Sadly, neither the government nor opposition parties have served Canadians well on the matter of the UN since none has shown fortitude in articulating a vision for Canada for the post- 9/11 world.

This will be the century of new regional blocs, migrations and population shifts, resource-based conflicts, terrorism, nuclear proliferation, and the advanced economies with accumulating debt loads unable or unwilling to write cheques for failed and failing states.

The UN is as competent, or incompetent, as its largest voting bloc.

When the inaugural meeting of the UN took place in San Francisco in June 1945, representatives of 51 countries came together in signing the Charter as founding members. Today, there are 192 member states, and the largest voting bloc in the UN comprises states belonging to the 57-member Organization of Islamic Conference (OIC).

During the first 50 years of the UN, the largest voting bloc comprised of states associated with or belonging to the Non-Aligned Movement (NAM). The end of the Cold War also spelled a practical end to NAM.

It is these voting blocs that run the various UN organs, and vote for rotating non-permanent members of the Security Council.

Since Sept. 11, 2001, the role of the OIC at the UN has become increasingly transparent, and alarming. Unlike NAM, the OIC is centrally organized along a clearly spelled out political ideology of Islamism which emphasizes the centrality of Shariah in an Islamic state.

To grasp the nature of the OIC — and not to be fooled by the language of its Charter — is to closely scrutinize the existing political and social reality of member states without any exception.

These OIC states are characterized by absence of democracy or by its charade, lack of freedom of individuals, of officially endorsed bigotry as sanctioned by Islamism — look at the record of treatment meted out to ethnic and religious minorities, for instance, the Ahmadis in Pakistan — gender discrimination, homophobia, and innumerable violations of UN Charter in terms of human rights.
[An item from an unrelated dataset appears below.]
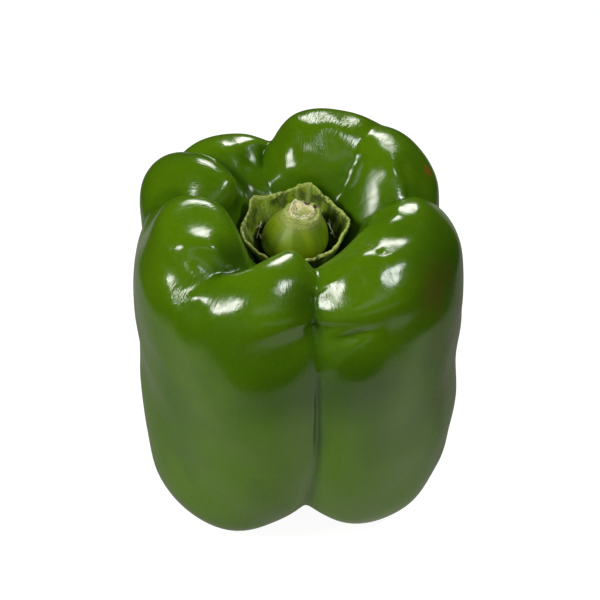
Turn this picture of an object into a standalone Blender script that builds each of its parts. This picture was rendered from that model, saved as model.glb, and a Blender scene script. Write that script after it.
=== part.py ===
"""A green, blocky bell pepper standing on its four lobes.

Three pieces: the fruit, the calyx cup sunk in its stem cavity, and the cut stub
of the stem. Each starts as a UV sphere whose rings and columns are pulled into
place. On the fruit the rings follow a turned profile, the meridian, from the
scar under the fruit to the pit under the stem, and the columns follow the
creases that part the lobes. Sizes are in millimetres until the last step.

+Z is up, the lobes stand on z = 0, and x = y = 0 is the middle of the fruit.
"""

import math
from dataclasses import dataclass

import bmesh
import bpy
import numpy as np

MM = 0.001

# ---------------------------------------------------------------- fruit sizes
BODY_RADIUS = 44.2          # wall at half height
BODY_HEIGHT = 98.0          # crown of an average shoulder
FOOT_RADIUS = 24.5          # ring on which the lobes stand
SCAR_HEIGHT = 12.0          # hollow of the blossom end, under the fruit
CROWN_RADIUS = 31.5         # ring of the shoulder tops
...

The nature of the OIC facilitates collusion with a large number of UN member states beginning with China, and the list would include dictatorships and tyrannies of the likes of Cuba, North Korea, Myanmar and Zimbabwe.

Therefore the question for Canadians is should Canada embrace unreservedly or selectively, and to what purpose, this UN so tarnished and corrupted by those member-states constituting together a huge majority, and, in the process, hollow out her ideals and interests.

Canadians are aching for this discussion, and the ruling class, blinkered by its own partisanship, has proven itself unworthy of trust and respect.